What was that, Darth Vader? Darth Vader shall do thy bidding, my Master.
(EVIL LAUGHTER) The Jedi will be no more.
(EVIL LAUGHTER) Ha! You're doomed now, Kenobi.
R means real fast, right? Uh, sure.
(SCREAMS) (FADING) Not smart! Cody, Clone troopers, we won! Oh, wonder where they're going? C-3PO: The less said about what happened next, the better.
But it was a terrible day that saw the end of the Jedi, the birth of the Empire, and a fatal battle between a Master and his former apprentice.
Anakin! I loved you as a brother.
But you turned to the dark side and destroyed the Republic! I say the Jedi were destroying the Republic, and the Emperor and I saved it! You didn't save it.
That's a lie! - Nah-uh! - Ya-uh! - Nah-uh! - Ya-uh! (BOTH CONTINUE ARGUING) What I said was true.
From a certain point of view.
That's the dumbest thing I've ever heard! Well, as long as it's a fight to the end, let's make it interesting.
Agreed.
Hey, it's Master Yoda.
- Hi.
- (GRUNTING) What did we ever do? Ended your reign is, Chancellor.
Or should I call you Emperor? Or should I call you Darth (SCREAMING) Yes, yes, we all know that now.
(BOTH EX CLAIMING) (BOTH STRUGGLING) (DARTH SIDIOUS LAUGHING) (BOTH STRUGGLING) JAR JAR: (SCREAMING) Not againsa! (BOTH SCREAMING) (GRUNTING) (SCREAMING) C-3PO: Anakin's transformation into Darth Vader was complete.

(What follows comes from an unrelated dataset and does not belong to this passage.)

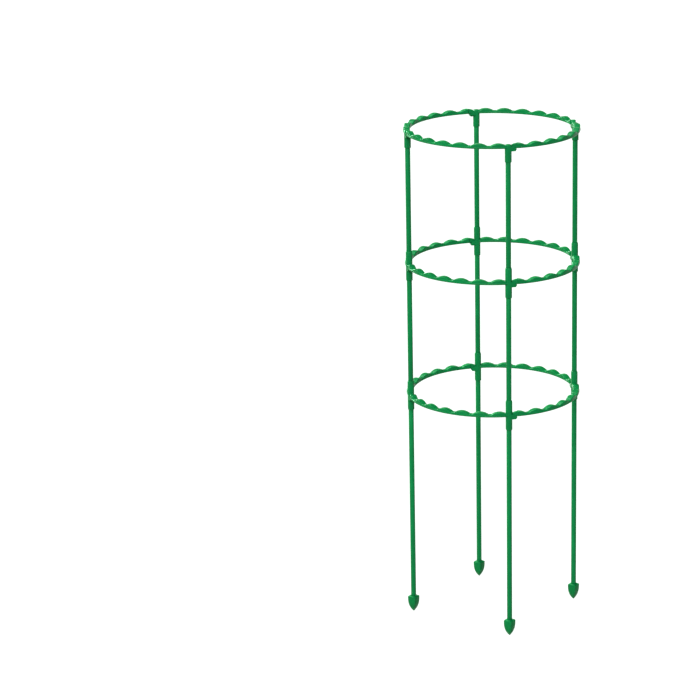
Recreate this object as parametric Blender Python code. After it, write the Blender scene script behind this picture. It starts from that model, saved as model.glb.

(EVIL LAUGHTER) (BEEPING) C-3PO: Things never looked worse for us.
But, with the birth of Luke and Leia, we did have a new hope.
If only I had hope that I'd find R2.
Wait! It's R2! I'd know his dome anywhere.
But where did that thing take him? Oh, run those images back.
Uh, please, magnify it.
I can't magnify.
I said, magnify! Oh! Mos Eisley! That wretched stinkhole.
- Oh! I have to save him.
- You're in luck.
MAN: (ON SPEAKER) The terminal shuttle to Mos Eisley, Mos Espa and all Moses in between is now boarding from platform 3.
Thank you.
Thank you for the ride, Admiral.
But, um, I must follow R2.
Of course.
I'm just happy to have my ship back.
- Come back here with Daisy Mae! - Negative, negative.
C-3PO: I can't quite believe I'm saying this, but take me to Tatooine as fast as you can! NARRATOR: Find out what happened in the next thrilling chapter of Droid Tales, Mission to Mos Eisley.